— Мы благодарны вам за ваше понимание, — сказала Ева.
— Да, спасибо, — поблагодарила Джейн.
— Огромное! — поддакнула я, пылко и с благодарностью.
— Тем не менее, — нахмурилась миссис Роулинсон, — вы виновны. Вы держали в своих комнатах литературу, совершенно неподходящую для этого дома и для этого учебного заведения.
— Да, миссис Роулинсон, — признала Ева.
— Более того, — продолжила женщина, — вы же не просто обычные молодые женщины. Вы — совершенно особенные молодые женщины, высокоинтеллектуальные, образованные, рафинированные женщины, чьё происхождение, богатство и вкус не вызывают ни малейших сомнений. Фактически, вы — леди, только не те леди, в высоком и могущественном понимании этого слова, в присутствии которых такие как вы унижались бы и дрожали от страха.
Её замечание показалось мне совершенно не понятным.
— Скорее, — продолжила она, — вы — леди здесь, молодые леди в несколько устаревшем значении этого термина, имевшего отношение к положению, знатности и дворянству.
— Конечно, миссис Роулинсон! — согласилась Ева.
— И, как таковые, — сказала администратор общежития, — владея подобной литературой и хорошо осознавая её политическую неуместность, вы повели себя непростительно.
— Но миссис Роулинсон… — попыталась возразить Джейн.
— Оставайтесь на коленях, шлюхи, — бросила женщина.
— Шлюхи! — возмутилась Джейн.
Вообще-то моя подруга опоздала со своим возмущением, поскольку миссис Роулинсон уже называла нас таким словом прежде.
— А кто ещё стал бы читать такие вещи? — поинтересовалась она, отчего Ева снова залилась слезами. — Да, все вы — шлюхи, и даже меньше чем это, гораздо меньше, если бы вы только знали насколько.
Я не понимала её, и от этого мне становилось ещё страшнее.
— Вы должны быть наказаны, — подытожила миссис Роулинсон.
— Нет! — воскликнула Джейн.
— Нет! — простонала я.
— На мой взгляд, — заявила она, — изгнание из института было бы самым подходящим для вас наказанием.
— Нет! — наперебой закричали мы. — Пожалуйста, не надо!
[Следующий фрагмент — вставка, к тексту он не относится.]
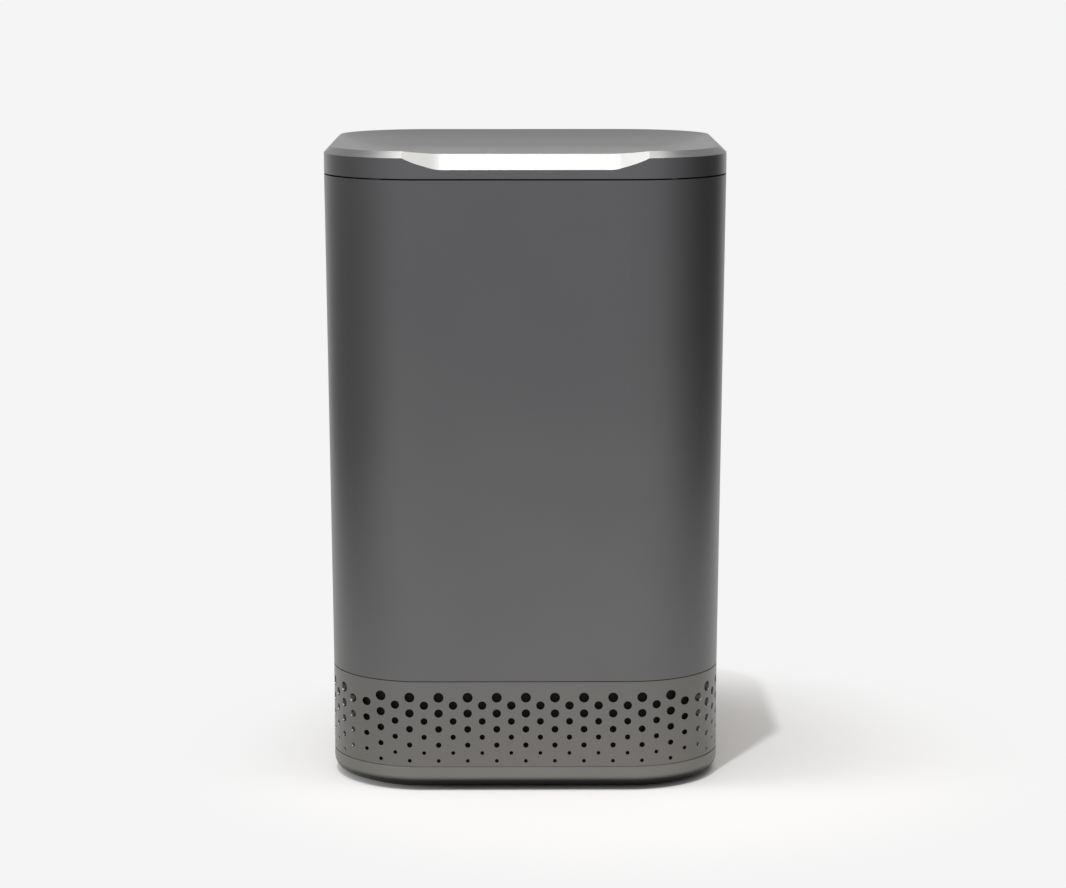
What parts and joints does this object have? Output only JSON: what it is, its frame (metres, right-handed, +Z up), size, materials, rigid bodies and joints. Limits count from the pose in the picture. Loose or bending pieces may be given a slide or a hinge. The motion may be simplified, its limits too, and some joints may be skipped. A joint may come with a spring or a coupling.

Мне трудно передать те чувства, что охватили меня в тот момент, и я подозреваю, что, то же самое можно было сказать о Еве и Джейн. Страх, неуверенность и замешательство. Через мгновение наши жизни могли бы быть разбиты. В некотором смысле мы были беспомощны. Мы стояли перед администратором нашего общежития, разутые, на коленях, и ожидали её милости и её решения, от которого могло бы зависеть наше будущее.
И в этот момент меня ошеломила внезапная непрошеная мысль, что если это было именно то место, то положение, которому я принадлежала?
— Будьте милосердны! — взмолилась я.
— Вы будете наказаны, — объявила миссис Роулинсон. — Все вы. Причём изящно, способом, который будет совершенно соответствующим вашему проступку, способом, который скроет вас и, одновременно, покажет.
Мы ничего не поняли из сказанного ею.
— Я прослежу, — меж тем продолжила она, — чтобы вы заплатили за свою неосмотрительность. Я прослежу, чтобы вы пострадали за это. Я прослежу, чтобы Вы были унижены глубоко и изящно. Вы, все вы, будете открыто и публично опозорены, мучительно, очаровательно, но при этом таким способом, что только мы, вы и я, будем полностью сознавать то, что происходит.
Мы, Ева, Джейн и я обменялись испуганными взглядами.
— Вы ведь до некоторой степени познакомились с гореанским миром, — сказала женщина. — Это ясно по тем книгам, что я нашла в ваших комнатах. Посему, будет только правильно, что такие вещи будут применены в вашем наказании.
— Миссис Роулинсон? — запинаясь, выдавила из себя Ева.
— Мы устроим вечеринку, — сказала она. — Возможно, некоторым, даже больше чем вы подозреваете, будет ясно, что это будет вечеринка в гореанском стиле. Для других это будет не больше, чем восхитительное, изысканное развлечение, костюмированное представление с античным, римским или греческим ароматом, устроенное администрацией общежития, на которое будут приглашены члены отдельных, очень особенных сообществ.